### Given request
Quote every line from the top of the listing down to and including the line that contains "CAP_PLATE_THICKNESS = 0.0190".

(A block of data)
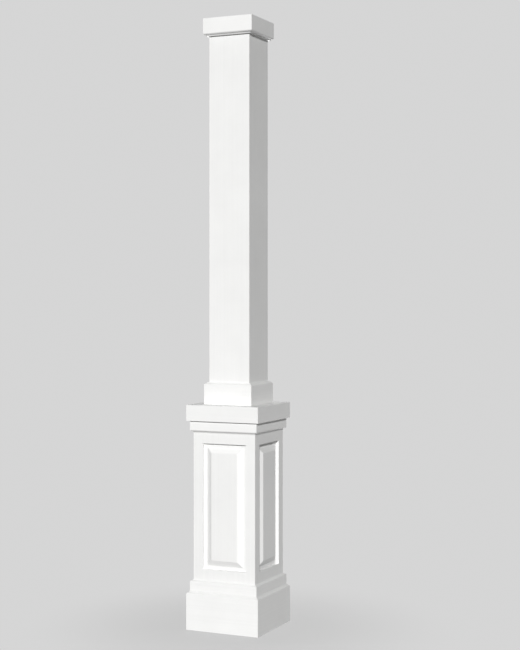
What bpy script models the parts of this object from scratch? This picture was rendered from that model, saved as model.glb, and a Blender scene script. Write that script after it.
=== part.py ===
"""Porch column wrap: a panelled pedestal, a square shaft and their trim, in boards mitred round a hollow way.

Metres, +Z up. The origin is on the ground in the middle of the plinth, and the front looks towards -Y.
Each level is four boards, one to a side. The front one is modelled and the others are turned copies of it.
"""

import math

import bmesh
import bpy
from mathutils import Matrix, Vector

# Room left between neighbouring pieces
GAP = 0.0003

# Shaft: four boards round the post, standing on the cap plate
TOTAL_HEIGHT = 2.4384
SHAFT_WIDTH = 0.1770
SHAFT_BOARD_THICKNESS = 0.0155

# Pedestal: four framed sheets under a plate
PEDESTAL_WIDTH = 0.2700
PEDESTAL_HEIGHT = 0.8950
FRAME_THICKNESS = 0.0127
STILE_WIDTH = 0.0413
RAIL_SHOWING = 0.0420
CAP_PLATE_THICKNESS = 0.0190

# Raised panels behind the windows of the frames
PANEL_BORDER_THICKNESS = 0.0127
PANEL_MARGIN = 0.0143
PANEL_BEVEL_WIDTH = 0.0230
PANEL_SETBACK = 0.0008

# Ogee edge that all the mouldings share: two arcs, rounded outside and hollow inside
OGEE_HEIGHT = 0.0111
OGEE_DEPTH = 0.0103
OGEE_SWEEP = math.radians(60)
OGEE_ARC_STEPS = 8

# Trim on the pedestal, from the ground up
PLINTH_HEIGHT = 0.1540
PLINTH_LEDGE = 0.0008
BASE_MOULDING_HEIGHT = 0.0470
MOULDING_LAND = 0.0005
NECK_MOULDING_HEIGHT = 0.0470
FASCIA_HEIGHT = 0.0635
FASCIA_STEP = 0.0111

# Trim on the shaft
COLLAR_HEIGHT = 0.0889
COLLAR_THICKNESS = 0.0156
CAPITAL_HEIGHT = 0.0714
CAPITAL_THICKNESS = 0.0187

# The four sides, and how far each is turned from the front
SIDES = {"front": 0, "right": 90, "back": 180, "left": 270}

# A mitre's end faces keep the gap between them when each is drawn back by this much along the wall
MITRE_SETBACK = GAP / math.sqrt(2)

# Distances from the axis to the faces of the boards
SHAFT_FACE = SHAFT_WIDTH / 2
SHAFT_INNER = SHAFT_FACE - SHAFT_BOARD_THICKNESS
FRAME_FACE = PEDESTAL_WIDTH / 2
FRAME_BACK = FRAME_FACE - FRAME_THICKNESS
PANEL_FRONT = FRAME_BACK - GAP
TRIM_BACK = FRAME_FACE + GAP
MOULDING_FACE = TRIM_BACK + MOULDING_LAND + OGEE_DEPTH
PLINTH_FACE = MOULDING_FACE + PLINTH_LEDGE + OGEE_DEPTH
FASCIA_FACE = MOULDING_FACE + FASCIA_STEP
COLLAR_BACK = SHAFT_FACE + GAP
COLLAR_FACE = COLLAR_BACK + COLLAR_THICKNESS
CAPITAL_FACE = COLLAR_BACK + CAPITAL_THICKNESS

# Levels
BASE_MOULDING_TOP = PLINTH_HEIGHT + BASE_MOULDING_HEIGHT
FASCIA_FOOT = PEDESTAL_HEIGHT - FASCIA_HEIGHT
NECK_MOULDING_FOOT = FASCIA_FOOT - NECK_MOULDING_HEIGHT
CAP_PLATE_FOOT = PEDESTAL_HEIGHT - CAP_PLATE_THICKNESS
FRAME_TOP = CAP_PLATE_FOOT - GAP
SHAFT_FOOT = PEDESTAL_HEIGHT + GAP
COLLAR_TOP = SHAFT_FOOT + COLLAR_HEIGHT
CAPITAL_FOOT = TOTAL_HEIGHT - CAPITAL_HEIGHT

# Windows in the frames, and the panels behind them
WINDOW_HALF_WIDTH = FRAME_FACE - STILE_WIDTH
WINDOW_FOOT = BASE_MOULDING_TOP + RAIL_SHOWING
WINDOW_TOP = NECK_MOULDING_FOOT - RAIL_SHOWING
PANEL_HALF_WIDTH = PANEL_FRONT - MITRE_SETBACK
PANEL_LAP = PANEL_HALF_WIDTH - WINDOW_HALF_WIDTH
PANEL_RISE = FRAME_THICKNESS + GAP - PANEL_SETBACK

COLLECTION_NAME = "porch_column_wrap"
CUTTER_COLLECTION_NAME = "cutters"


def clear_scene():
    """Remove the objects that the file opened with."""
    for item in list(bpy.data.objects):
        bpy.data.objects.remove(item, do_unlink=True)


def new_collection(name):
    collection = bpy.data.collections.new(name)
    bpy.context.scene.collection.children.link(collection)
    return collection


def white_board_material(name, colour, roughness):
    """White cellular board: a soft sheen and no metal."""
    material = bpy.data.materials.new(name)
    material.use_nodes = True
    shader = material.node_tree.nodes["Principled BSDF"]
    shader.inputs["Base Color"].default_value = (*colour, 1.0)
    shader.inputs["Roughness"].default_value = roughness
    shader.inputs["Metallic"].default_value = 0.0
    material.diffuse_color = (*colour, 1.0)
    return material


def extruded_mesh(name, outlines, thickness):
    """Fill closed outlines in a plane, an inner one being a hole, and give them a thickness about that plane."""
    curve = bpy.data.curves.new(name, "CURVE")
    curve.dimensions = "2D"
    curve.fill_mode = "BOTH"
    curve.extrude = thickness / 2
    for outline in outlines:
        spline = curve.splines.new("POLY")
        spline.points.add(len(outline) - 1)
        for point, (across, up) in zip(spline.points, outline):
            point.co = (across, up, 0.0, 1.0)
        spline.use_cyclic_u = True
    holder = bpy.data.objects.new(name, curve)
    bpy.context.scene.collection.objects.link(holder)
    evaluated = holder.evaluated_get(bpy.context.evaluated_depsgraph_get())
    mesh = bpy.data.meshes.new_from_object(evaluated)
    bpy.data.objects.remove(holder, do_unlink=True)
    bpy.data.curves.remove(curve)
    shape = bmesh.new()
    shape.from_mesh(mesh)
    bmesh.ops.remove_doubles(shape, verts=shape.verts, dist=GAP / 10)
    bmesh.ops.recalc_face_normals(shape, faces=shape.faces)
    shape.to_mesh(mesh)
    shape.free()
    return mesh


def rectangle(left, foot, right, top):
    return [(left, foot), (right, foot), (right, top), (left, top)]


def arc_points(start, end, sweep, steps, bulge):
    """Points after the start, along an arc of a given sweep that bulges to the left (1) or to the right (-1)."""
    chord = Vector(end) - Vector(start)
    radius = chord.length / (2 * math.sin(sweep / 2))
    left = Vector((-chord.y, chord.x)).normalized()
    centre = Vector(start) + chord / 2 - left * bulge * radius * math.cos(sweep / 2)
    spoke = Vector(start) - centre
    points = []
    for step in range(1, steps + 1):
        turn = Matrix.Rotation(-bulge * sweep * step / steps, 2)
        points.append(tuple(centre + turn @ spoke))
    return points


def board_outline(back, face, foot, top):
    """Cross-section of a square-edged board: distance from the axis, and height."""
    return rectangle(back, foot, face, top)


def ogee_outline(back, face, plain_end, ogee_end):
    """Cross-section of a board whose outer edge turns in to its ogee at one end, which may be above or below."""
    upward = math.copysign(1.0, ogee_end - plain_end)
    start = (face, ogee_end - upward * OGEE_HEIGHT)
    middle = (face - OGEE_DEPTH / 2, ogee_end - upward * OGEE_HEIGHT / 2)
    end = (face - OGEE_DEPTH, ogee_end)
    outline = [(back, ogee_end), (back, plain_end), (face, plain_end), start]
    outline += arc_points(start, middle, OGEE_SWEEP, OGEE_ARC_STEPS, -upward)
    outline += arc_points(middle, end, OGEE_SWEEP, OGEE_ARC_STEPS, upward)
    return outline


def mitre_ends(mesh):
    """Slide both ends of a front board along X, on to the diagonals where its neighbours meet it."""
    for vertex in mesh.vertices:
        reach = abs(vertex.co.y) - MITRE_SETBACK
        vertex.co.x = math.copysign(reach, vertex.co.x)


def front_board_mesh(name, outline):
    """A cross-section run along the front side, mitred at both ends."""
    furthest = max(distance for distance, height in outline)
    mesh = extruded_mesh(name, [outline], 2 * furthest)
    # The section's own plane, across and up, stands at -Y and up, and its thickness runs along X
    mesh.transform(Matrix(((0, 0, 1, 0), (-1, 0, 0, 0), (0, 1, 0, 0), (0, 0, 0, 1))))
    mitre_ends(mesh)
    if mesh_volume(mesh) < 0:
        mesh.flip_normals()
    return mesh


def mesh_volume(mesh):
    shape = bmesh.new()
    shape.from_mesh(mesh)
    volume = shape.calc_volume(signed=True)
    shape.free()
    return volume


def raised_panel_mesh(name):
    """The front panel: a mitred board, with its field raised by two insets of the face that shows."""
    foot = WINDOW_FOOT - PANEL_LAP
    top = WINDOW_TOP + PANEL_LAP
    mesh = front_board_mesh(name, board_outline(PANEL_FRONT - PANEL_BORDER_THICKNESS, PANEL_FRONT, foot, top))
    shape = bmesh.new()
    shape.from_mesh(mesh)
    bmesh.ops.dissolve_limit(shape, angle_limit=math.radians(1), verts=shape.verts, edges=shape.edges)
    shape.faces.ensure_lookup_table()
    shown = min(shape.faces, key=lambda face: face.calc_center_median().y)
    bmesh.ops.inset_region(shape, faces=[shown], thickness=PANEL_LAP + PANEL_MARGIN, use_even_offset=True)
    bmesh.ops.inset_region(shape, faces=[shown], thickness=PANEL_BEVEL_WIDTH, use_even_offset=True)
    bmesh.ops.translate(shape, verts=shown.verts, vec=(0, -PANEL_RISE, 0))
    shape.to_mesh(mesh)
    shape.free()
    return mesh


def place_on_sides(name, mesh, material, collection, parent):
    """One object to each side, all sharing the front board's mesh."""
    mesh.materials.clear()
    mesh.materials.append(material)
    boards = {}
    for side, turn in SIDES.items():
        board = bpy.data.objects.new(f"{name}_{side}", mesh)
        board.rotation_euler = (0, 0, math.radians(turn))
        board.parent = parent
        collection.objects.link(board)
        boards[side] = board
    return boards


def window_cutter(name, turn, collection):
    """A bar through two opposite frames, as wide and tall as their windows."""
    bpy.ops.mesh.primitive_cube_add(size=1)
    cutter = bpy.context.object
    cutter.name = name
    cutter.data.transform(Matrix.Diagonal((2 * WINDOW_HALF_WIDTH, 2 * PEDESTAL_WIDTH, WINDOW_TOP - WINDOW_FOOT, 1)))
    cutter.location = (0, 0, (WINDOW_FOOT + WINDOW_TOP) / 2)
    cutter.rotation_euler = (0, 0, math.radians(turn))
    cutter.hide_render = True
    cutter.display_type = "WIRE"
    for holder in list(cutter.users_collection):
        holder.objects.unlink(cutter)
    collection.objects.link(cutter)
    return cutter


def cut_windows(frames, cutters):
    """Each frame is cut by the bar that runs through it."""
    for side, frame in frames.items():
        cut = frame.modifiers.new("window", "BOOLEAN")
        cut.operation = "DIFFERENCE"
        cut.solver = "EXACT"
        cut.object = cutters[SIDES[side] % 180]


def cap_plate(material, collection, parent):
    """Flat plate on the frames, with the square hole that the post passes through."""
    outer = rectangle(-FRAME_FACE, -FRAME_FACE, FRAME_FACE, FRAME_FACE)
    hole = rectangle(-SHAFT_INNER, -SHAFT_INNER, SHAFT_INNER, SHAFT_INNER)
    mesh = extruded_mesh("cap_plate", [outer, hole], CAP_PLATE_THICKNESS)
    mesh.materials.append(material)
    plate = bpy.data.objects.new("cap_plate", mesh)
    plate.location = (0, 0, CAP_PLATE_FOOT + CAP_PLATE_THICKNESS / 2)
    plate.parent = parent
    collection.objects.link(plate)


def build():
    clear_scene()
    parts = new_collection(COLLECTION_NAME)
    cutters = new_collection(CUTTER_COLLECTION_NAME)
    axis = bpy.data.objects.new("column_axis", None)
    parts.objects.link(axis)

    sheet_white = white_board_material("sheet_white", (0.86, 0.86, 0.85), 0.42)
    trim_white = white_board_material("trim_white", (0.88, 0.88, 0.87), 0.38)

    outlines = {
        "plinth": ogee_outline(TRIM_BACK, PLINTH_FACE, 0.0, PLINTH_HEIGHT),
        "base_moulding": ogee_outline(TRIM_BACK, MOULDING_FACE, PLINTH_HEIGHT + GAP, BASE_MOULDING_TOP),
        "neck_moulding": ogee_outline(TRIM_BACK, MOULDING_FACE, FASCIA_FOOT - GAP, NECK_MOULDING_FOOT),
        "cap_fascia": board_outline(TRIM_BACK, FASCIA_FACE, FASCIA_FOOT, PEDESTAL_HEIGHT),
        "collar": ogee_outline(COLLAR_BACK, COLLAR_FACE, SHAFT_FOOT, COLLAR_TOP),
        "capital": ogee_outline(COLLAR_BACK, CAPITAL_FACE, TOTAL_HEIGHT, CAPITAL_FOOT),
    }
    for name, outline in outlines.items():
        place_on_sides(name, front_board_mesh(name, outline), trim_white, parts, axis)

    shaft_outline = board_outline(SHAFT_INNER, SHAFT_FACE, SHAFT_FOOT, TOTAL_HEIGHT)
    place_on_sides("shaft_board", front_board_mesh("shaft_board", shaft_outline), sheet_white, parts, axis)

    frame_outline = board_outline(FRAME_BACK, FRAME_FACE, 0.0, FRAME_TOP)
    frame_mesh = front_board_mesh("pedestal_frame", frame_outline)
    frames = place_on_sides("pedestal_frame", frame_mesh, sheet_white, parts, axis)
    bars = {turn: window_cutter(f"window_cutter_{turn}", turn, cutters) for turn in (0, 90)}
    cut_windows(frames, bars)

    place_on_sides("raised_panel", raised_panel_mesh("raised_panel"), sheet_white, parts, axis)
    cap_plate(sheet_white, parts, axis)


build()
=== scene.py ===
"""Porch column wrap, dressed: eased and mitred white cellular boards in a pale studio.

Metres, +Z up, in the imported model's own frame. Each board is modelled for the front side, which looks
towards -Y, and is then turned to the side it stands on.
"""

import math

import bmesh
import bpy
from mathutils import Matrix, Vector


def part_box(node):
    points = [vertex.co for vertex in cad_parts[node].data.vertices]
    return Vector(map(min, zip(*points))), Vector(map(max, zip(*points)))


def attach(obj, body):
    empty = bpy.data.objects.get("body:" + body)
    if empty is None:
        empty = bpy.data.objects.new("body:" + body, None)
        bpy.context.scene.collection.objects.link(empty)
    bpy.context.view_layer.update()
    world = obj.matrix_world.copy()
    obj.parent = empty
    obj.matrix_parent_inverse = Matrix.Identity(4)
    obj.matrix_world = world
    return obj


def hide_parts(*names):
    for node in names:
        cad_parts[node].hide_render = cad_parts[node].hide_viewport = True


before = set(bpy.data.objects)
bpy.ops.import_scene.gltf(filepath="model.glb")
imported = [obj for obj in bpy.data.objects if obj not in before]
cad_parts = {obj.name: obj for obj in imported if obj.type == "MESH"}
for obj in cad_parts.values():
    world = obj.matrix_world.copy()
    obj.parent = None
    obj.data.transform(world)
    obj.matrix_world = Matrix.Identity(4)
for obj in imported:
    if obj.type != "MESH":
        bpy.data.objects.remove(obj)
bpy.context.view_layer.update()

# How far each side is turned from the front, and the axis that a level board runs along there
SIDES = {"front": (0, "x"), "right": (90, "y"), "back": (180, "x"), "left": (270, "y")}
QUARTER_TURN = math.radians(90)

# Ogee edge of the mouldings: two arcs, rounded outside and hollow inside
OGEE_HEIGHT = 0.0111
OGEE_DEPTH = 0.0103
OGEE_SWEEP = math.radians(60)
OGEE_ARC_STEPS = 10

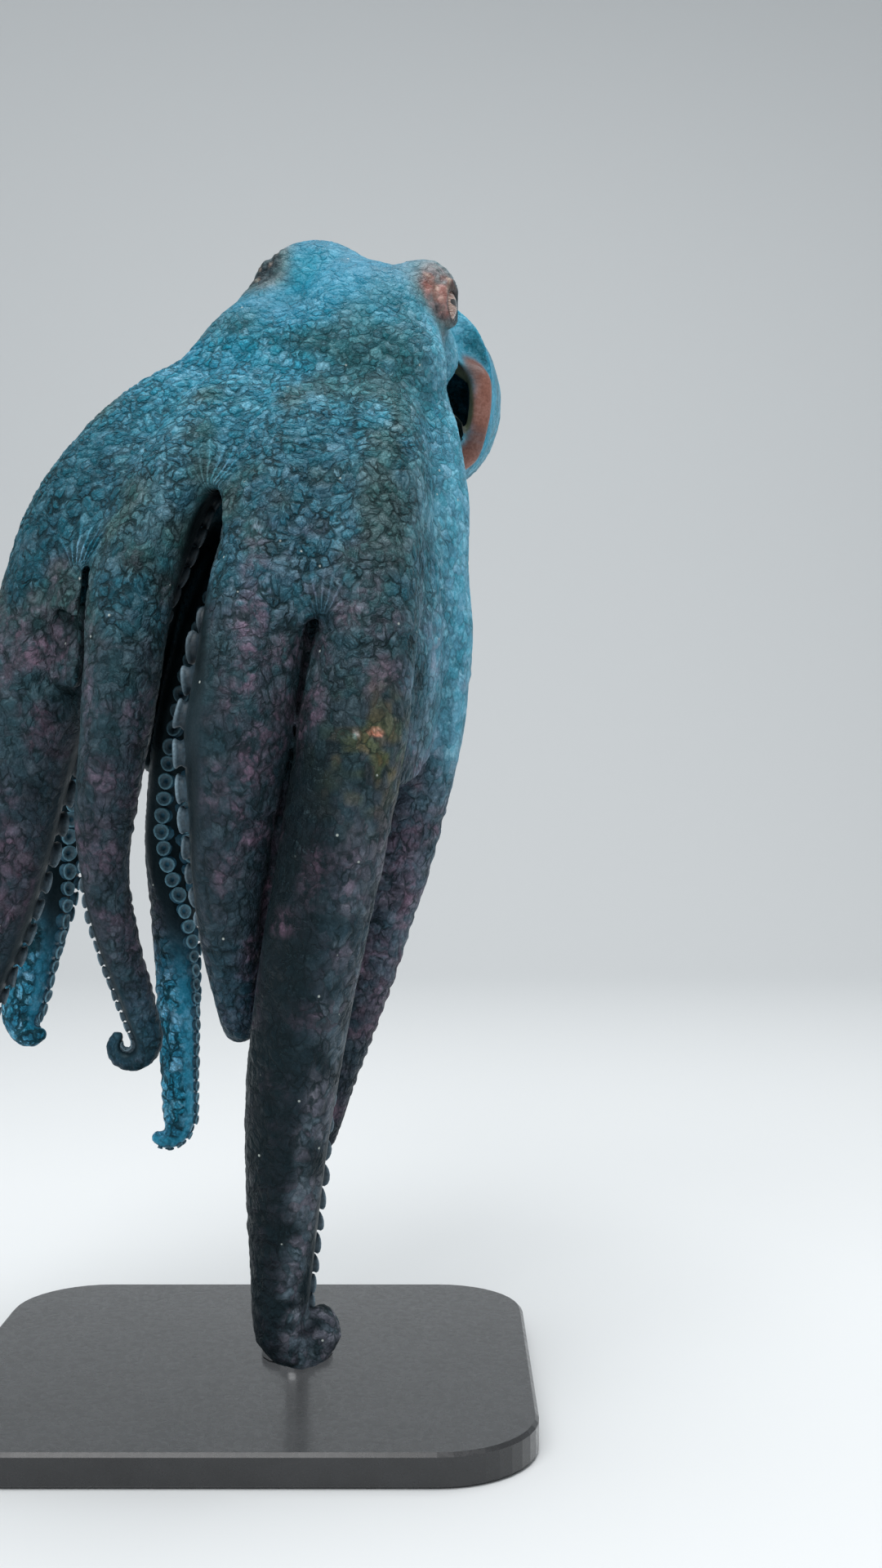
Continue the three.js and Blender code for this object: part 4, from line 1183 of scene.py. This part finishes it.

### Task solution
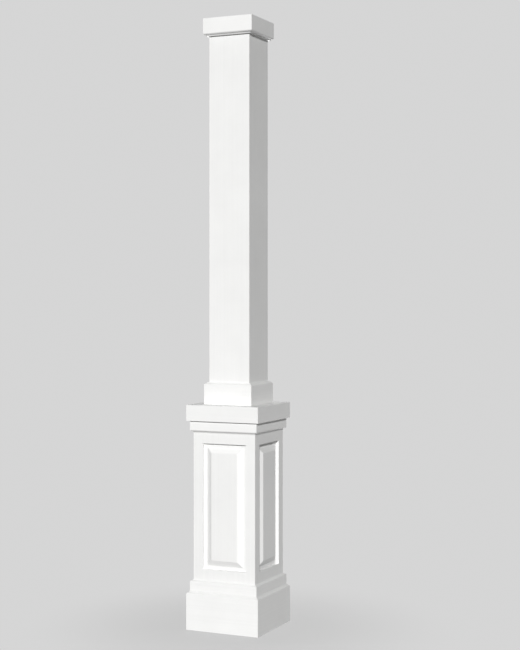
What bpy script models the parts of this object from scratch? This picture was rendered from that model, saved as model.glb, and a Blender scene script. Write that script after it.
=== part.py ===
"""Porch column wrap: a panelled pedestal, a square shaft and their trim, in boards mitred round a hollow way.

Metres, +Z up. The origin is on the ground in the middle of the plinth, and the front looks towards -Y.
Each level is four boards, one to a side. The front one is modelled and the others are turned copies of it.
"""

import math

import bmesh
import bpy
from mathutils import Matrix, Vector

# Room left between neighbouring pieces
GAP = 0.0003

# Shaft: four boards round the post, standing on the cap plate
TOTAL_HEIGHT = 2.4384
SHAFT_WIDTH = 0.1770
SHAFT_BOARD_THICKNESS = 0.0155

# Pedestal: four framed sheets under a plate
PEDESTAL_WIDTH = 0.2700
PEDESTAL_HEIGHT = 0.8950
FRAME_THICKNESS = 0.0127
STILE_WIDTH = 0.0413
RAIL_SHOWING = 0.0420
CAP_PLATE_THICKNESS = 0.0190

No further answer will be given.